How to call SciPy functions?

pytorch doesn’t have the erfcx(x) function implemented ( However this function is available in scipy ( So I am trying to call the scipy version from pytorch.

I was thinking of following this tutorial:, to implement a pytorch version of erfcx that calls the scipy version and is automatically differentiable.

Is this the recommended approach? I would like to do something that results in the greatest performance possible here.

Maybe creating the extension using scipy directly will crack the case for you. And maybe is the best thing to do in your context.
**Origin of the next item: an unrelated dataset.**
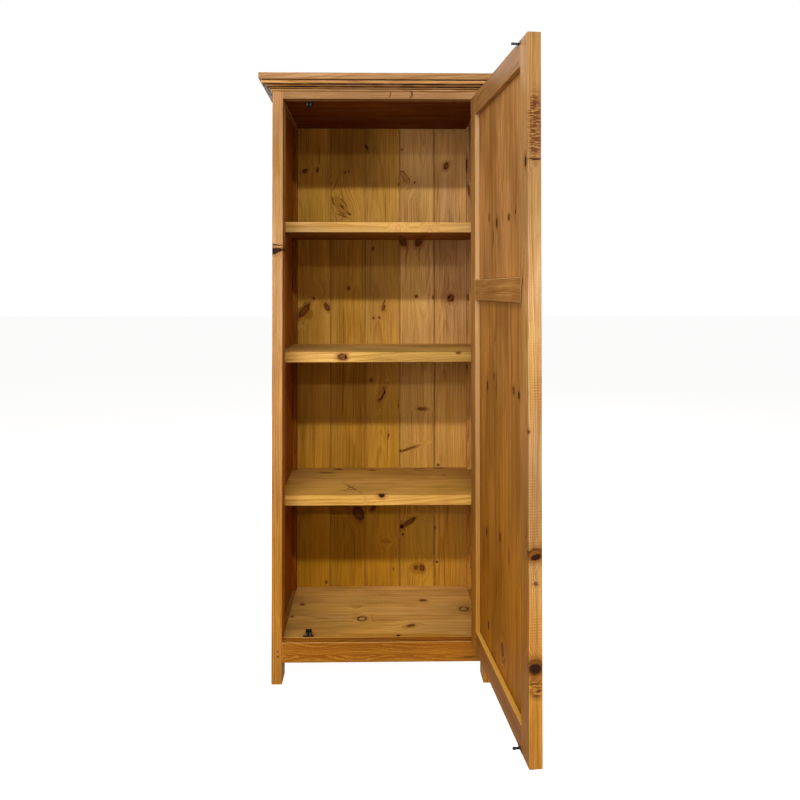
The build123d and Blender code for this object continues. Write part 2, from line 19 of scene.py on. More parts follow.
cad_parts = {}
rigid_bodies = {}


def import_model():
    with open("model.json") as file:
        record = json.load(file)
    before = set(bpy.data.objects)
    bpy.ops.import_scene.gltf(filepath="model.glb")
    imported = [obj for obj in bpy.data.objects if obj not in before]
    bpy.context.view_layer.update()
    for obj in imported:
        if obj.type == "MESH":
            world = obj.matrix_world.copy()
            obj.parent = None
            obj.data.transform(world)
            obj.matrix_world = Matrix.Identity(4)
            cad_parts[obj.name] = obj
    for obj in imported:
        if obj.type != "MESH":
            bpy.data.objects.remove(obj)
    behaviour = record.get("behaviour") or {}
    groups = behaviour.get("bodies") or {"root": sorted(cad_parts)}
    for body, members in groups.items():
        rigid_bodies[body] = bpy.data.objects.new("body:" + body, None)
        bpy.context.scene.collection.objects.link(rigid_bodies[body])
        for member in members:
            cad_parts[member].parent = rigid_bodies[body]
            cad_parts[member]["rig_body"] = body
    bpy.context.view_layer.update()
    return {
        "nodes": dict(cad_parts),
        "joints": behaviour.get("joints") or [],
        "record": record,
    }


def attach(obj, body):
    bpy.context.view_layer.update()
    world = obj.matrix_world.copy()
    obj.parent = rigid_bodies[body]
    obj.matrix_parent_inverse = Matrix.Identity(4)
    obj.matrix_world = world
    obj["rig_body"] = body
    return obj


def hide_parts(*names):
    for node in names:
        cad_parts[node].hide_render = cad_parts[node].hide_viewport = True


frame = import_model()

However, if you want to explore how to implement a PyTorch extension, I suggest you to take a look at the first commit of this repo. It’s a simple extension I implemented last year. Things changed quite a lot on the backend since then, but the idea on how it works is pretty much the same.

I guess, once you get it working really nice on an extension, you can try to submit a PR with your implementation. There are a lot of subtleties when it comes to implement your well working extension natively on PyTorch, so I guess is better to just know how to make a standalone extension work first.

1 Like

Here is what I did:

class ErfcxFunction(torch.autograd.Function):
    def forward(ctx, input):
        result = scipy.special.erfcx(input)
        ctx.save_for_backward(input, result)
        return result
    def backward(ctx, grad_output):
        input, result = ctx.saved_tensors
        df = -2 / np.sqrt(np.pi) + 2 * input * result
        return df * grad_output

erfcx = ErfcxFunction.apply

def logerfc(x):
    return torch.where(x > 0, erfcx(x).log() - x**2, x.erfc().log())

def logerfcx(x):
    return torch.where(x < 0, x.erfc().log() + x**2, erfcx(x.log()))

However this is very slow:

A = torch.randn(50,50)
%timeit logerfcx(A) # 428 µs ± 22.9 µs per loop (mean ± std. dev. of 7 runs, 1000 loops each)
%timeit torch.erfc(A) # 13.9 µs ± 561 ns per loop (mean ± std. dev. of 7 runs, 100000 loops each)

Anything I can do to make this faster?

The slowness is probably due to scipy implementation of erfcx. In colab env it’s 13x slower than torch.erfc.

You could do a naive reimplementation of erfcx, although it will have numerical precision issues

def erfcx(A): return torch.exp(A*A)*torch.erfc(A)
A = torch.randn(50,50)

torch.max(abs(erfcx(A)-torch.tensor(scipy.special.erfcx(A0)))) # tensor(0.0625)

I need erfcx because otherwise logerfc won’t work on the tails of the Gaussian.